According to Tax Policy Analyst Benaiah Nii Addo, the Free Zones policy was designed to drive industrialisation, stimulate economic growth, and facilitate skills and technology transfer to Ghanaian workers. “It was never meant to give foreign companies an unfair edge over local manufacturers,” he noted.
But JoyNews checks show that Ghana Sino Border Industrial Company did not export all its detergent. In 2023, the company imported 6,045,448 kilogrammes of detergent and exported only 4,021,254 kilogrammes, valued at $2.5 million. The remaining 2,023,600 kilogrammes ended up on the Ghanaian market.
This breach of agreement not only violates Free Zones provisions but also means the company enjoyed tax exemptions on goods sold locally. In 2024, the company imported 4,719,198 kilogrammes and, as of January 14, exported just 792,815 kilogrammes.
Market surveys by JoyNews found the company’s detergent brand, Netax, selling at GH¢15, while locally produced alternatives went for GH¢35. Industry players say this unfair pricing is driving local firms out of business.
Chairman of the Association of Ghana Industries (Greater Accra Region), Tsonam Akpeloo, blamed legal loopholes in the Free Zones regime. “It gives foreign companies an undue advantage over local producers who must pay full taxes and comply with all standards,” he said.
Further checks at the GSA reveal that while the Free Zones Authority approved the company to produce detergents for export in 2022, Ghana Sino Border Limited did not receive GSA certification to sell its Netax and Nice One brands locally until 2024. This suggests the 2 million kilogrammes sold locally in 2023 were unlicensed and unregulated.
The company’s earlier certifications in 2020, 2021, and 2022 were for plastic products, packaging, and textiles, not detergents.

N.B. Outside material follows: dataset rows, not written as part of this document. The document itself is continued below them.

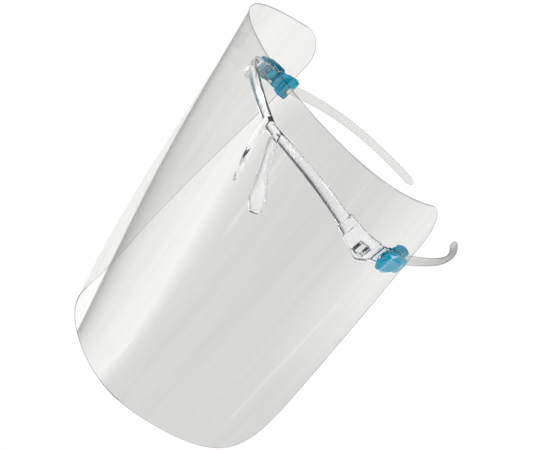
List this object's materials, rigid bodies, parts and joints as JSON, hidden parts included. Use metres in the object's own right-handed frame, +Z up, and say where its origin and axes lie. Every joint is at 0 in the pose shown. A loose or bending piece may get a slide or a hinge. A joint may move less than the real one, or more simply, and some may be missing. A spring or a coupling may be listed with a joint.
{
  "type": "face shield",
  "caption": "Glasses-type face shield: a bent clear visor film held on pegs at a clear spectacle front, with blue hinge blocks and folding side arms.",
  "frame": {"origin": "on the nose, midway between the two nose pads", "axes": "+X to the wearer's left, -Y forwards through the visor, +Z up"},
  "size_m": [0.1794, 0.2293, 0.2226],
  "materials": {
    "film": "clear glossy film",
    "clear": "clear glossy moulded plastic",
    "blue": "translucent glossy blue plastic",
    "pin": "translucent glossy blue plastic"
  },
  "bodies": {
    "front": {"front_frame": "clear", "hinge_block_left": "blue", "hinge_block_right": "blue", "film_clip_left": "blue", "film_clip_right": "blue", "hinge_pin_left": "pin", "hinge_pin_right": "pin"},
    "visor": {"visor_film": "film"},
    "left_arm": {"temple_left": "clear"},
    "right_arm": {"temple_right": "clear"}
  },
  "joints": [
    {"name": "visor_tilt", "type": "hinge", "parent": "front", "child": "visor", "pos_m": [0, 0.028, 0.034], "axis": [-1, 0, 0], "range_deg": [-8, 35]},
    {"name": "left_arm_fold", "type": "hinge", "parent": "front", "child": "left_arm", "pos_m": [0.06746, 0.045, 0.034], "axis": [0, 0, 1], "range_deg": [-6, 88]},
    {"name": "right_arm_fold", "type": "hinge", "parent": "front", "child": "right_arm", "pos_m": [-0.06746, 0.045, 0.034], "axis": [0, 0, -1], "range_deg": [-6, 66]}
  ]
}
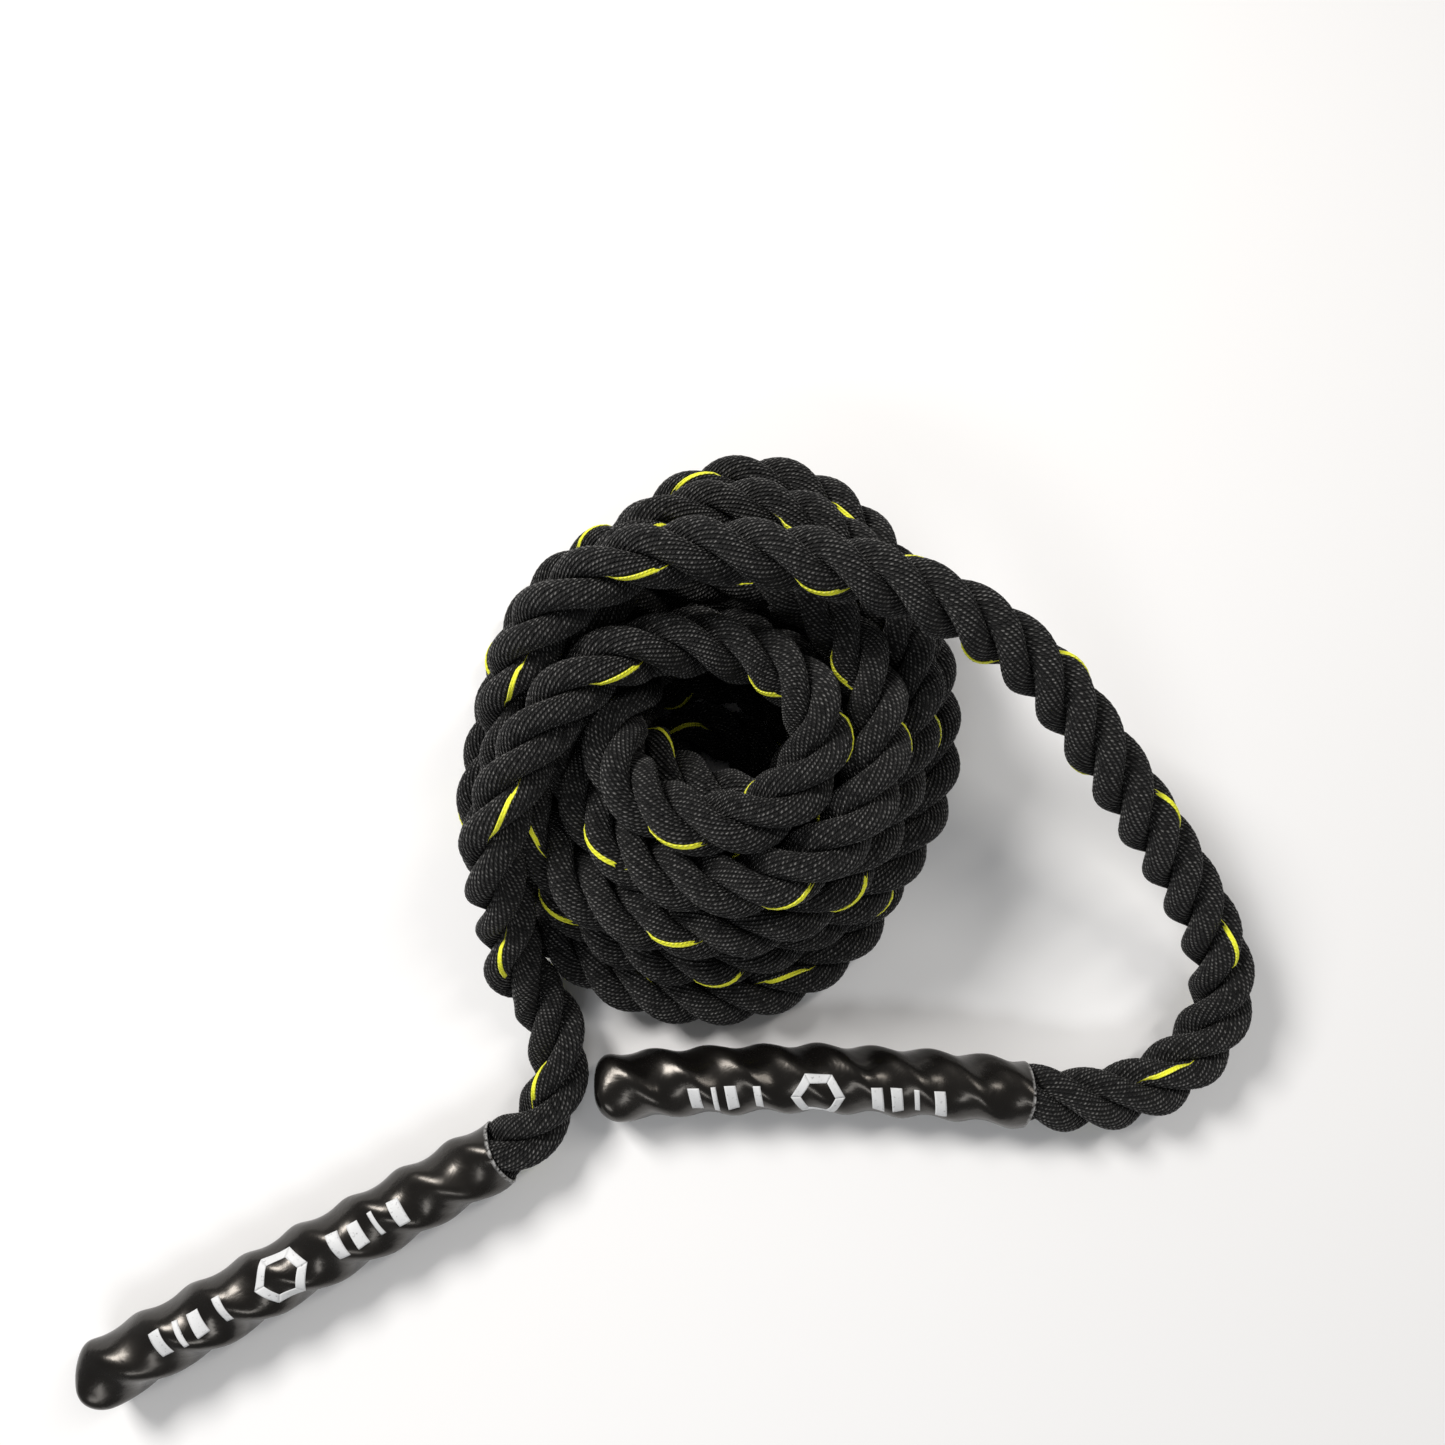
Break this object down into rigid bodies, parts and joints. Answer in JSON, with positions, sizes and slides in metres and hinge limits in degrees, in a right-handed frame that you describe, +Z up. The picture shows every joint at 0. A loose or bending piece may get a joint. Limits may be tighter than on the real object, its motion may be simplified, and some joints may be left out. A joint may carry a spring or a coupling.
{
  "type": "battle rope",
  "caption": "Thick black laid training rope wound in a low round coil, with a glossy shrink-on grip sleeve on each end.",
  "frame": {"origin": "bottom centre of the box round the whole coiled rope and its two grips, on the floor", "axes": "+X along the longest extent, from grip A's closed end towards the free loop; +Z up; +Y from the grips across the coil"},
  "size_m": [0.701, 0.5628, 0.1848],
  "materials": {
    "rope_yarn": "dense black polyester yarn with a soft sheen, one yellow tracer yarn in one strand",
    "tracer_yarn": "bright lemon yellow polyester yarn, soft",
    "grip_sleeve": "glossy black heat-shrunk plastic with fine wear",
    "print": null,
    "melted_yarn": "melted and hardened black yarn ends"
  },
  "bodies": {
    "coil": {"rope_coil": "rope_yarn", "neck_a": "rope_yarn", "lead_a": "rope_yarn", "neck_b": "rope_yarn", "lead_b": "rope_yarn"},
    "grip_a": {"grip_sleeve_a": "grip_sleeve", "strand_end_a_1": "rope_yarn", "strand_end_a_2": "rope_yarn", "strand_end_a_3": "rope_yarn", "rope_end_seal_a": "melted_yarn"},
    "grip_b": {"grip_sleeve_b": "grip_sleeve", "strand_end_b_1": "rope_yarn", "strand_end_b_2": "rope_yarn", "strand_end_b_3": "rope_yarn", "rope_end_seal_b": "melted_yarn"}
  },
  "joints": [
    {"name": "grip_a_lift", "type": "hinge", "parent": "coil", "child": "grip_a", "pos_m": [-0.0773, -0.1267, 0.0207], "axis": [-0.471, 0.8821, 0], "range_deg": [0, 60], "deforming": ["neck_a"]},
    {"name": "grip_b_lift", "type": "hinge", "parent": "coil", "child": "grip_b", "pos_m": [0.2488, -0.1166, 0.0207], "axis": [0.1323, 0.9912, 0], "range_deg": [0, 60], "deforming": ["neck_b"]}
  ]
}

When contacted by JoyNews, the company declined an interview, stating they required clearance from their superiors in China. However, they admitted to selling some products locally, claiming the Free Zones Act permits up to 30% local sales. They also insisted they had GSA certificates dated June 30, 2022, expiring in June 2023. According to their manufacturing manager, “We cannot produce—let alone export—without GSA certification.”

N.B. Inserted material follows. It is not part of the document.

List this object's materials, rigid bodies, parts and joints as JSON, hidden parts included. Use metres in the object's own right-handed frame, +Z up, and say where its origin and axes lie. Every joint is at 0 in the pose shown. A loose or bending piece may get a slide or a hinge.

Meanwhile, a second Chinese-owned detergent producer, Meiji Ghana Limited, which is not registered under the Free Zones scheme, also appears to have engaged in illegal local sales.
In 2023, Meiji Ghana imported 9,450,079 kilogrammes of detergent and exported none. In 2024, it imported 6,377,344 kilograms and exported just 216,844 kilogrammes, valued at $218,822.

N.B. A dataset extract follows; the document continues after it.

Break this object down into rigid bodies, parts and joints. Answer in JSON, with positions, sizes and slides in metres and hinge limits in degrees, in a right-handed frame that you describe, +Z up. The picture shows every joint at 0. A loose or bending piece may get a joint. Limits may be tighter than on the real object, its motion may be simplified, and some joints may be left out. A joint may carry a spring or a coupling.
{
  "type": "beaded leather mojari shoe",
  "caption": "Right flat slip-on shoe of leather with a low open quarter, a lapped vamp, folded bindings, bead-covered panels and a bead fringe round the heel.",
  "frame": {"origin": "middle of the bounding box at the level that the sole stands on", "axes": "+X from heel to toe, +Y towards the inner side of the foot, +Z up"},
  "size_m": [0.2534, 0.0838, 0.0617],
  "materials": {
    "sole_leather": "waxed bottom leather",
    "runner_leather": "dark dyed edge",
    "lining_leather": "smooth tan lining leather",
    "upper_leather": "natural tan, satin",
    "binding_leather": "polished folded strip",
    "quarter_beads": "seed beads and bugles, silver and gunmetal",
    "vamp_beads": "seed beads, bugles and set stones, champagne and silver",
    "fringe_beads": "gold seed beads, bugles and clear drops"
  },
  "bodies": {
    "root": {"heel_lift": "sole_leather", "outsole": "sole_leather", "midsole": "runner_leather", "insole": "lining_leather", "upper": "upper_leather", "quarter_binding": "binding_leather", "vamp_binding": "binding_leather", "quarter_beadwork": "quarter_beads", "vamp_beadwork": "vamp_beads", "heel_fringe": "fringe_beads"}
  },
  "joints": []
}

The GSA confirmed that Meiji Ghana Limited is not certified to sell on the local market, suggesting its products are also being sold illegally. AGI’s Tsonam Akpeloo believes it is time for the government to clamp down on such practices.
Though the exact tax revenue lost is unclear, the Ghana Revenue Authority (GRA) has confirmed receiving a petition from JoyNews for a tax audit of the two firms. Sources at the GRA say the audit process has begun.
While the Free Zones law was designed to attract foreign investment, the current abuse of its provisions may be draining critical revenue at a time when many communities lack basic amenities.
One such community is Chorkor in Accra. Residents here struggle with access to public toilets. For some, paying GH¢1 to use a facility is too costly, leading to widespread open defecation along the beaches.
“Allotey Pappoe,” a mobile money vendor, says the GH¢1 fee cuts deeply into his daily earnings. Yet, for others like the Chief Fisherman, Lantey Wulo, the greater concern is the health risk. “I have begged people to stop, but no one listens,” he lamented.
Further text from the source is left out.